Data lines |
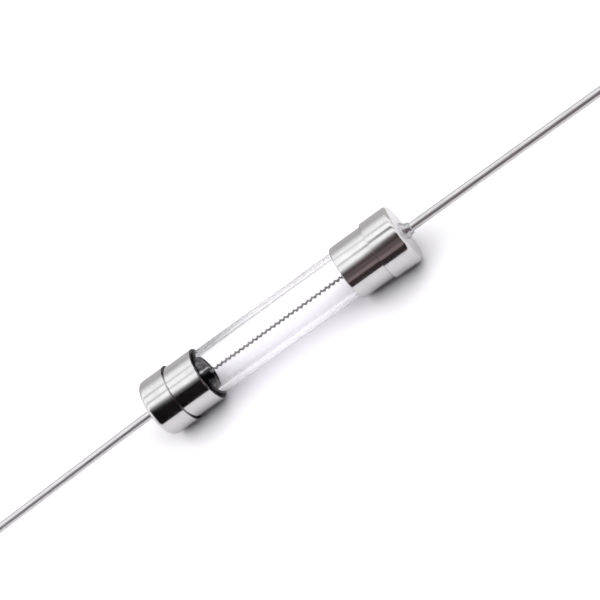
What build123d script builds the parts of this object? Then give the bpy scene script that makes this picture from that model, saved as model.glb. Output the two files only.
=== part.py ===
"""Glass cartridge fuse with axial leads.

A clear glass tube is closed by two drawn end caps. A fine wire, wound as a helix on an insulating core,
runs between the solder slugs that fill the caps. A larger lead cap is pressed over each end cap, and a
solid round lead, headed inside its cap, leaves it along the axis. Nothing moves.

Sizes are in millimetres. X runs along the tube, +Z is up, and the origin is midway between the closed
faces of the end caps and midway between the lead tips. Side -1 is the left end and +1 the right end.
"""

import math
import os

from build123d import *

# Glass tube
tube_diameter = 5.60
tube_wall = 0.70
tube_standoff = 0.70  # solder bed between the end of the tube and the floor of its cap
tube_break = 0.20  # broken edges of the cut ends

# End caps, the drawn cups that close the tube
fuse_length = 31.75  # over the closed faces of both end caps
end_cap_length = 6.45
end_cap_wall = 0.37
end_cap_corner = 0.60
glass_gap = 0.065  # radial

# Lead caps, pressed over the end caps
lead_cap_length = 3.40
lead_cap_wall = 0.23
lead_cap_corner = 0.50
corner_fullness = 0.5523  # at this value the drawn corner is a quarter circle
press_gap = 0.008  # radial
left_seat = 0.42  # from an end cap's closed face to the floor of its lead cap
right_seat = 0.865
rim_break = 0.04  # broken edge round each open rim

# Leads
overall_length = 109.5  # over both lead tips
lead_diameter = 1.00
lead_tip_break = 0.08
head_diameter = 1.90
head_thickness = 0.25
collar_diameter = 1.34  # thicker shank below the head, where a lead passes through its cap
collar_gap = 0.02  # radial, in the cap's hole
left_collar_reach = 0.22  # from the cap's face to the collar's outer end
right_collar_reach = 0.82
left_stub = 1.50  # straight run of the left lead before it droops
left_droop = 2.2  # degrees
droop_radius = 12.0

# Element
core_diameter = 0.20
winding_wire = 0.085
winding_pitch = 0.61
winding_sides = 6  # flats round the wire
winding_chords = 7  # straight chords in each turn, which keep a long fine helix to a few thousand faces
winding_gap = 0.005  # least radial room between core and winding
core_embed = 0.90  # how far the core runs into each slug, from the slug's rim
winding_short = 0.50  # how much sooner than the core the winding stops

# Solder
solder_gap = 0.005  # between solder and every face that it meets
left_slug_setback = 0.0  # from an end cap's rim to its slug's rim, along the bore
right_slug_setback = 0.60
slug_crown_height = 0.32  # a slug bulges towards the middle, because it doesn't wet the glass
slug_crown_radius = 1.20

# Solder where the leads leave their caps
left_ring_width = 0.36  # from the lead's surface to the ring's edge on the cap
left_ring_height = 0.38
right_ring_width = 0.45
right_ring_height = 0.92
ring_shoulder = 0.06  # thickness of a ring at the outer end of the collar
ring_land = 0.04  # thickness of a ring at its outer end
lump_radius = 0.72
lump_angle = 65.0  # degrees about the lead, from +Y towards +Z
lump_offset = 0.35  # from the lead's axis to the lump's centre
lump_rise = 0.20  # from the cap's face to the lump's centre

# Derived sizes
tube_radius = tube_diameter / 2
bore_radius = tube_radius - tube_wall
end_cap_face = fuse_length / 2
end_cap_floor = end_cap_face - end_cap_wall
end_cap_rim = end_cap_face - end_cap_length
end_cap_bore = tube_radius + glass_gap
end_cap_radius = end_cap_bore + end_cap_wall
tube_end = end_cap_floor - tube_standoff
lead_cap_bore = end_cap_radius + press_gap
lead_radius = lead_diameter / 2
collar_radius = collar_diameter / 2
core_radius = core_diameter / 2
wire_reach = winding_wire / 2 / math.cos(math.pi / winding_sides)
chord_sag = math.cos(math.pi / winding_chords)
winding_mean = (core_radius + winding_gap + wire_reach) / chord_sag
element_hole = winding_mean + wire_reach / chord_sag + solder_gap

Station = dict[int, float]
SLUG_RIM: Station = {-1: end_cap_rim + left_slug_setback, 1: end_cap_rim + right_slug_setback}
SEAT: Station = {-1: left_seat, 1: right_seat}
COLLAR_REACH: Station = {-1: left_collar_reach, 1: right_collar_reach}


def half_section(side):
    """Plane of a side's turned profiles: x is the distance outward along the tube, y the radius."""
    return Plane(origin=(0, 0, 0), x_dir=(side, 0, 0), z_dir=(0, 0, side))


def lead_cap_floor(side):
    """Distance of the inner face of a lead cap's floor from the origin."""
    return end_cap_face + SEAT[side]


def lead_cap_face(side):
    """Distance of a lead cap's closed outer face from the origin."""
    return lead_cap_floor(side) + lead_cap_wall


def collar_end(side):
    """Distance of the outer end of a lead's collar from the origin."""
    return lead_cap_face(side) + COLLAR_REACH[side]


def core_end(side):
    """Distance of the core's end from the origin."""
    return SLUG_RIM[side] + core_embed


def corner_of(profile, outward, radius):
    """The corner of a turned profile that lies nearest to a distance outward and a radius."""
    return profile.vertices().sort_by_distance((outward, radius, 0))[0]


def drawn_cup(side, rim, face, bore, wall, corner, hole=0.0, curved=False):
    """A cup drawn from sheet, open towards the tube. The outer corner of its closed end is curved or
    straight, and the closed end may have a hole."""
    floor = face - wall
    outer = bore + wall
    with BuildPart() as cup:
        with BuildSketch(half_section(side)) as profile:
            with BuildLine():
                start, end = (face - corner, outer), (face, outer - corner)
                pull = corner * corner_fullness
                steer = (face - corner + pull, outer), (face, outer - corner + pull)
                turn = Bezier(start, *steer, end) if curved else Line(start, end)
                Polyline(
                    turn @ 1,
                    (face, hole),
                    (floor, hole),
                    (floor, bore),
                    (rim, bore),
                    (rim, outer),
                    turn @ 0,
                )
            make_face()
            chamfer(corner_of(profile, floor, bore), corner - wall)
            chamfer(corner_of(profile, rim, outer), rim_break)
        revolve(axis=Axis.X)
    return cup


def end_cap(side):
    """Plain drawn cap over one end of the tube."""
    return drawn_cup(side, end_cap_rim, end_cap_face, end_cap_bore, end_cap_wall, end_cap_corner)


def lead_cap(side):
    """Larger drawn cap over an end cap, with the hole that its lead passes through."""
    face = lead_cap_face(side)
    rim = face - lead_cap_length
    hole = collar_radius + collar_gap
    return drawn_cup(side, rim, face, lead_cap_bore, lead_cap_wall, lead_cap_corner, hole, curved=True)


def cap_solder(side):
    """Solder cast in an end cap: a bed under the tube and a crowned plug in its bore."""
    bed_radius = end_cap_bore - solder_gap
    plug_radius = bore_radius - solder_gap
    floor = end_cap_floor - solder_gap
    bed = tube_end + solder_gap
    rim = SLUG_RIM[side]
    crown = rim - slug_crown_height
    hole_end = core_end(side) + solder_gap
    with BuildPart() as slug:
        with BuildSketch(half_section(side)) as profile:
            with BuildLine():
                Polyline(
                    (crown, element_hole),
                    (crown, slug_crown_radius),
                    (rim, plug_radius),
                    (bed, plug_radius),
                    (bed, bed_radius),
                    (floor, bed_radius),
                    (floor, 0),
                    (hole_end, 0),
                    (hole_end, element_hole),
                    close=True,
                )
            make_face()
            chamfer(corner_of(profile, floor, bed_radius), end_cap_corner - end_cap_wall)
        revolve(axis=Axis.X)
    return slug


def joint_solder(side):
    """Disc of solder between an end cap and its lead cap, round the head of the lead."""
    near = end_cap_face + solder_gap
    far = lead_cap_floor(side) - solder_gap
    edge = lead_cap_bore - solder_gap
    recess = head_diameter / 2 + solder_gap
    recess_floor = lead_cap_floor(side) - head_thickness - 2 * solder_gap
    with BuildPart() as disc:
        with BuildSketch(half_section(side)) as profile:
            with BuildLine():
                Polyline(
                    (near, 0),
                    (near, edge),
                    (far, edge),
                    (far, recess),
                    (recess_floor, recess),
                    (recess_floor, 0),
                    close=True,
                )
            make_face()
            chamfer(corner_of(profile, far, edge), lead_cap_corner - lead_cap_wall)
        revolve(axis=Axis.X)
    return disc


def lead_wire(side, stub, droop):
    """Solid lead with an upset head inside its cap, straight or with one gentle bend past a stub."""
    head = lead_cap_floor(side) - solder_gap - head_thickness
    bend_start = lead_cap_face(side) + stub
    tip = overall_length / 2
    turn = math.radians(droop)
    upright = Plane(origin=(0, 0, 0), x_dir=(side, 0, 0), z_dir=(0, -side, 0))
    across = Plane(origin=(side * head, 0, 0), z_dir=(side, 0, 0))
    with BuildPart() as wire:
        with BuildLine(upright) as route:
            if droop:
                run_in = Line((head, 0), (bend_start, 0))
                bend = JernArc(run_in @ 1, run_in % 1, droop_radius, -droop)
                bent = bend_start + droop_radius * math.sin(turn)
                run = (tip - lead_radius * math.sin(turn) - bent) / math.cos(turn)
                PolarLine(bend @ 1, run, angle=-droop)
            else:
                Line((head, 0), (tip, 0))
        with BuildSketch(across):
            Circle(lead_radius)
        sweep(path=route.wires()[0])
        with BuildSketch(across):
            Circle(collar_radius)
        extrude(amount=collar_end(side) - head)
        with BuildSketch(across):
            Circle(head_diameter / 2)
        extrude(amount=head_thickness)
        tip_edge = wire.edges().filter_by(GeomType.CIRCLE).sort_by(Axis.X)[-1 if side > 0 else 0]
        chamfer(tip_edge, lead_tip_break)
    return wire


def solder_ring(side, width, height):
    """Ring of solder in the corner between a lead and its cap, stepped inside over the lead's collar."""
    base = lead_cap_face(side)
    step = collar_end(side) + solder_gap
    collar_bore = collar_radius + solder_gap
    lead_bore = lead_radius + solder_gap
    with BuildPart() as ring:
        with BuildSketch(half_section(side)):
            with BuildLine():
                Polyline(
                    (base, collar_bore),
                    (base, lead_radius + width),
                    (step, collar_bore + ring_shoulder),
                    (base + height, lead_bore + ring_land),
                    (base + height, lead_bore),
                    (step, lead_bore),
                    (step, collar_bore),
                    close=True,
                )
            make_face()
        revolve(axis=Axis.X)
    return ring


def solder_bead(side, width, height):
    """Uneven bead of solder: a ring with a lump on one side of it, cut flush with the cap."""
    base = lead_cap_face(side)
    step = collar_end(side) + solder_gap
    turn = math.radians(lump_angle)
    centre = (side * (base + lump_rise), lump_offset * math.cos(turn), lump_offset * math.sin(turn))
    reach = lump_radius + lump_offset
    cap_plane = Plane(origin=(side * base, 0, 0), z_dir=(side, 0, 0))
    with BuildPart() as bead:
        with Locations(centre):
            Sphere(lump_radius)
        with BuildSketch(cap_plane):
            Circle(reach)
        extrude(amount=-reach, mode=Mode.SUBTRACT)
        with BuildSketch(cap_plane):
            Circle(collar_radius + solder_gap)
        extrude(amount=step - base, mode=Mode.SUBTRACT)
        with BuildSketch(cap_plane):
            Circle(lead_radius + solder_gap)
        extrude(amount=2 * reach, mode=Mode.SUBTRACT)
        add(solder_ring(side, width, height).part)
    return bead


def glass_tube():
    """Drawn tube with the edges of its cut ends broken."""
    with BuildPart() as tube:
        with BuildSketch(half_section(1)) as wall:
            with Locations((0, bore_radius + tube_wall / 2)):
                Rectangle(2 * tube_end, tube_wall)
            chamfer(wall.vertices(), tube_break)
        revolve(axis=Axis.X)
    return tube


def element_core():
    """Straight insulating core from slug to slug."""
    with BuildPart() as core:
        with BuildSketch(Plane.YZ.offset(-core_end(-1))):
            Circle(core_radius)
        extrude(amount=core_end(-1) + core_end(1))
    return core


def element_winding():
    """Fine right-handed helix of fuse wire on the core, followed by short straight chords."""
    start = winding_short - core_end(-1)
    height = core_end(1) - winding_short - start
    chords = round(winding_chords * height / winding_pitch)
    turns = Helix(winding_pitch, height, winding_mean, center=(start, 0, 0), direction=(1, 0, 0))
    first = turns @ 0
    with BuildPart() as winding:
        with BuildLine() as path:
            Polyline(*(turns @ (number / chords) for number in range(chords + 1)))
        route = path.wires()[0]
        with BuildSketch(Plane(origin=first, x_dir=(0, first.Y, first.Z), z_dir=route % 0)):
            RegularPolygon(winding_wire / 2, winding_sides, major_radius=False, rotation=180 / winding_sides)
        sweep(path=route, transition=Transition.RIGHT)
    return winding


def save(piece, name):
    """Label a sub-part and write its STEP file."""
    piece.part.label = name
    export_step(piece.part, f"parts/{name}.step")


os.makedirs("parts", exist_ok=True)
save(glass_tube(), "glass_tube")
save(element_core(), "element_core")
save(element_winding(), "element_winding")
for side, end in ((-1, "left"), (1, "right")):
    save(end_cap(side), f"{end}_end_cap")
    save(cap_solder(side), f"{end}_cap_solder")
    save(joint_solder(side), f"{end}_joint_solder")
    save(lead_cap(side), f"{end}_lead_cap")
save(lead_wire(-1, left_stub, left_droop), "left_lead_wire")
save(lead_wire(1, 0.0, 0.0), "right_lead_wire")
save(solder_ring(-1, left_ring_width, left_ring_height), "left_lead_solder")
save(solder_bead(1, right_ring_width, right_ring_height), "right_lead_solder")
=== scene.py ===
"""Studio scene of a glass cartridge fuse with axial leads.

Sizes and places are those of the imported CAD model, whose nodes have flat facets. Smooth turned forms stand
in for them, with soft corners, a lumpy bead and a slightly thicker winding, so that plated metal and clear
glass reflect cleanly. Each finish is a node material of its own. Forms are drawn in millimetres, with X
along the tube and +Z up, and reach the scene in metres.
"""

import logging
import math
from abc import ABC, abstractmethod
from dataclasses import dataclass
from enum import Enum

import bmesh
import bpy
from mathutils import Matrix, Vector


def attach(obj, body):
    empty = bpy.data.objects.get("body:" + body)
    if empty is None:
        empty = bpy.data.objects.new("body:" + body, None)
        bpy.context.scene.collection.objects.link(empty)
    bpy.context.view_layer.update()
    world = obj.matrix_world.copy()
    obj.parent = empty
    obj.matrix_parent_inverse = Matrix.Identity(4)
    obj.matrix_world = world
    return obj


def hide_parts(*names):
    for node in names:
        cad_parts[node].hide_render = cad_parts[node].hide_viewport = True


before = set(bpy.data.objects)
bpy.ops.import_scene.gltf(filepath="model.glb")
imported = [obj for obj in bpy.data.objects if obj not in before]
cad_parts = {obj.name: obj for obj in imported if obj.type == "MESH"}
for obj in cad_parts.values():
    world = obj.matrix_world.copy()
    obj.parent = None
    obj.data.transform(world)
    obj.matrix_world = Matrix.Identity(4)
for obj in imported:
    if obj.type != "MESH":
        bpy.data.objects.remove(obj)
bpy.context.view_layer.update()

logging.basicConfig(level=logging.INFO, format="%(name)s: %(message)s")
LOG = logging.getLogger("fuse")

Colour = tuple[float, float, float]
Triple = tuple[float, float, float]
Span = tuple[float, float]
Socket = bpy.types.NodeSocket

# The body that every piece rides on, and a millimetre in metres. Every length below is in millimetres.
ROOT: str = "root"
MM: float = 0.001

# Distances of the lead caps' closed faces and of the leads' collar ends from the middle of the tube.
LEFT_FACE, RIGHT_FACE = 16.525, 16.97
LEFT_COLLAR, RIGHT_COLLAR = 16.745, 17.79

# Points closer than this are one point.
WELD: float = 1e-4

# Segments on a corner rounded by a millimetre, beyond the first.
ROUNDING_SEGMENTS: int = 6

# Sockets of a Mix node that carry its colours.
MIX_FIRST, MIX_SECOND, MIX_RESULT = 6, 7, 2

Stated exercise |
From the opening line of the data above, please print each line as written up to and including the line that contains "solid round lead, headed", and nothing more.

Exercise answer |
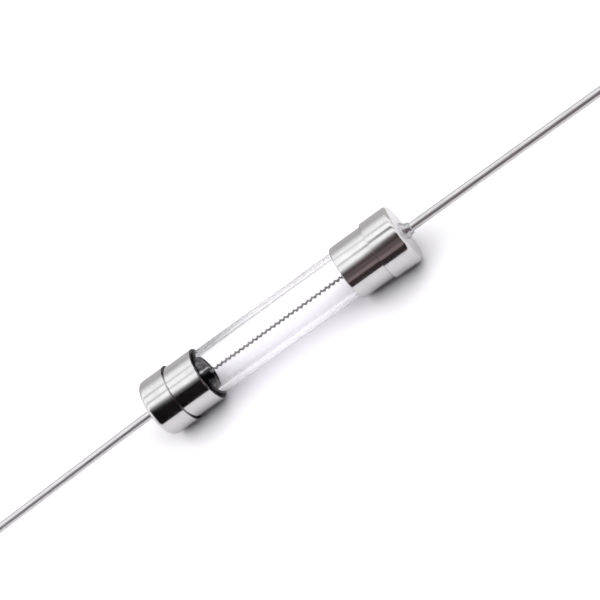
What build123d script builds the parts of this object? Then give the bpy scene script that makes this picture from that model, saved as model.glb. Output the two files only.
=== part.py ===
"""Glass cartridge fuse with axial leads.

A clear glass tube is closed by two drawn end caps. A fine wire, wound as a helix on an insulating core,
runs between the solder slugs that fill the caps. A larger lead cap is pressed over each end cap, and a
solid round lead, headed inside its cap, leaves it along the axis. Nothing moves.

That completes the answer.